Imagine if J.R.R. Tolkien had adhered to the advice: "Write about what you know"? There would be no Middle Earth, no hobbits, no Gandalf... Not only would an entire genre of literature fail to exist, but I'd bet my eye teeth many of the great books we know today would never have been written.
Really, who spawned this suffocating notion that we must first be experts in a given field to write about it? Perhaps the better advice would be to write about what fires your imagination and what you're so passionate about that you could bury yourself up to your elbows in reference material for days on end?
I've been asked many times why I write about medieval times or certain figures like Robert the Bruce, Owain Glyndwr, Queen Isabella and Roger Mortimer. The seed of my fascination began with a childhood spent reading Ivanhoe, The Three Musketeers and a plethora of Jean Plaidy books. But spare time for reading died with college and children.

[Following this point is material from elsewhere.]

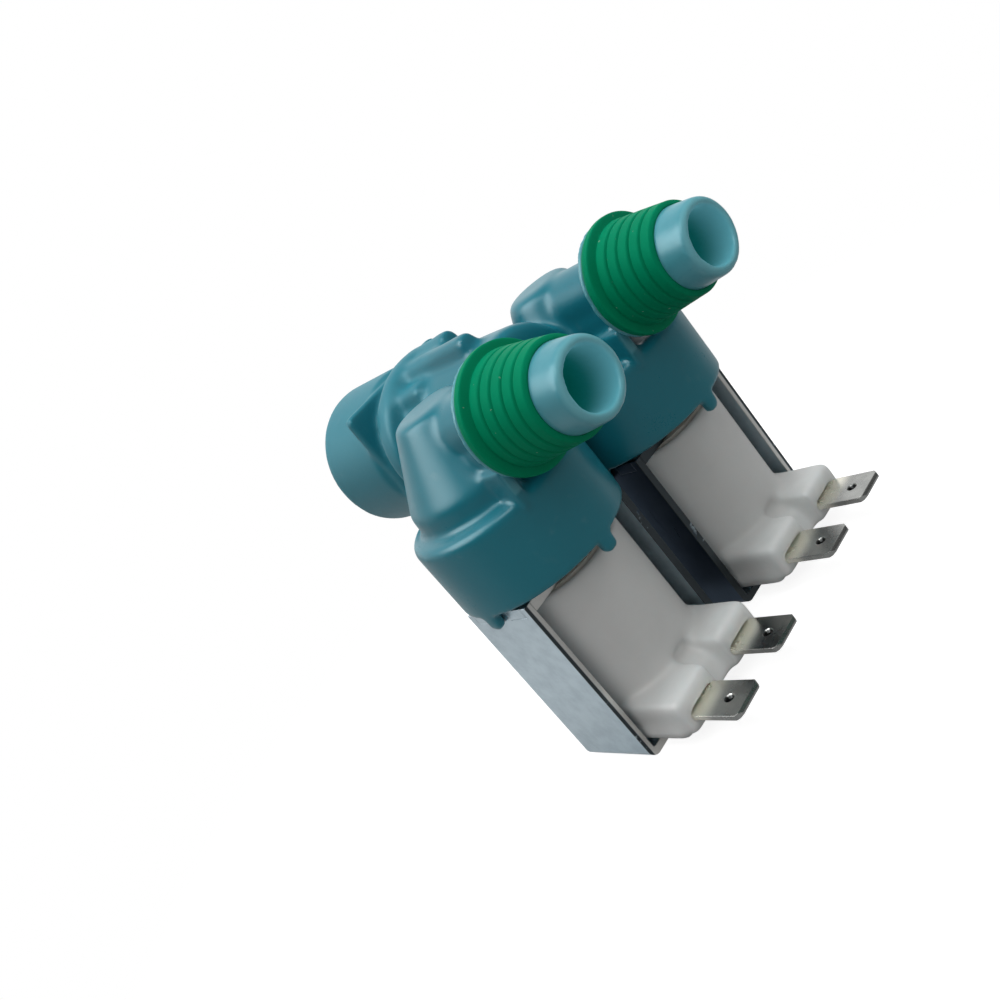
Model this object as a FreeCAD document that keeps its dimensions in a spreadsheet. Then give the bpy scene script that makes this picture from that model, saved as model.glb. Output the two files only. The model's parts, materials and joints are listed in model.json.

Then, I saw the movie Braveheart. Yeah, yeah, yeah - you historical accuracy purists who so readily decry its inaccuracies may clamber down from your soapboxes for a moment. Truth is, I had never even heard of William Wallace before then. Never. And I only had an inkling who Robert the Bruce was. Yet because of that Hollywood-ized version of a historical era, I was so inspired I wanted to learn more. It re-ignited my love for history and reading and a dream I'd had since I was 12 - to write. Not about something I knew, but something which inspired me: the struggle for freedom, the weak overcoming the strong, hope, persistence, loyalty --- all of it lying in wait in history's chronicles and waiting to be told to new generations.
The fun part about being a writer is that you learn so much in the process. And when that research shows, so will your readers!